Fine-tuning of copper(I)-dioxygen reactivity by 2-(2-pyridyl)ethylamine bidentate ligands

Copper(I)-dioxygen reactivity has been examined using a series of 2-(2-pyridyl)ethylamine bidentate ligands (R1)Py1(R2,R3). The bidentate ligand with the methyl substituent on the pyridine nucleus (Me)Py1(Et,Bz) (N-benzyl-N-ethyl-2-(6-methylpyridin-2-yl)ethylamine) predominantly provided a (mu-eta(2):eta(2)-peroxo)dicopper(II) complex, while the bidentate ligand without the 6-methyl group (H)Py1(Et,Bz) (N-benzyl-N-ethyl-2-(2-pyridyl)ethylamine) afforded a bis(mu-oxo)dicopper(III) complex under the same experimental conditions. Both Cu(2)O(2) complexes gradually decompose, leading to oxidative N-dealkylation reaction of the benzyl group.

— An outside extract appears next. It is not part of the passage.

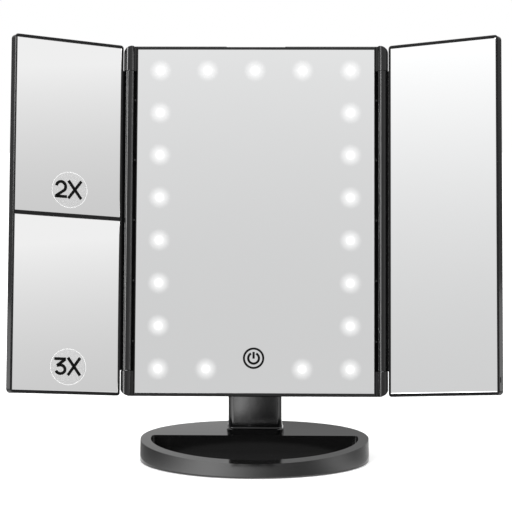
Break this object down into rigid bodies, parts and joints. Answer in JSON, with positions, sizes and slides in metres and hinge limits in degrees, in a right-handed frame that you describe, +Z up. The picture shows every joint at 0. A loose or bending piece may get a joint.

Detailed kinetic analysis has revealed that the bis(mu-oxo)dicopper(III) complex is the common reactive intermediate in both cases and that O[bond]O bond homolysis of the peroxo complex is the rate-determining step in the former case with (Me)Py1(Et,Bz). On the other hand, the copper(I) complex supported by the bidentate ligand with the smallest N-alkyl group ((H)Py1(Me,Me), N,N-dimethyl-2-(2-pyridyl)ethylamine) reacts with molecular oxygen in a 3:1 ratio in acetone at a low temperature to give a mixed-valence trinuclear copper(II, II, III) complex with two mu(3)-oxo bridges, the UV-vis spectrum of which is very close to that of an active oxygen intermediate of lacase. Detailed spectroscopic analysis on the oxygenation reaction at different concentrations has indicated that a bis(mu-oxo)dicopper(III) complex is the precursor for the formation of trinuclear copper complex. In the reaction with 2,4-di-tert-butylphenol (DBP), the trinuclear copper(II, II, III) complex acts as a two-electron oxidant to produce an equimolar amount of the C[bond]C coupling dimer of DBP (3,5,3',5'-tetra-tert-butyl-biphenyl-2,2'-diol) and a bis(mu-hydroxo)dicopper(II) complex. Kinetic analysis has shown that the reaction consists of two distinct steps, where the first step involves a binding of DBP to the trinuclear complex to give a certain intermediate that further reacts with the second molecule of DBP to give another intermediate, from which the final products are released. Steric and/or electronic effects of the 6-methyl group and the N-alkyl substituents of the bidentate ligands on the copper(I)-dioxygen reactivity have been discussed.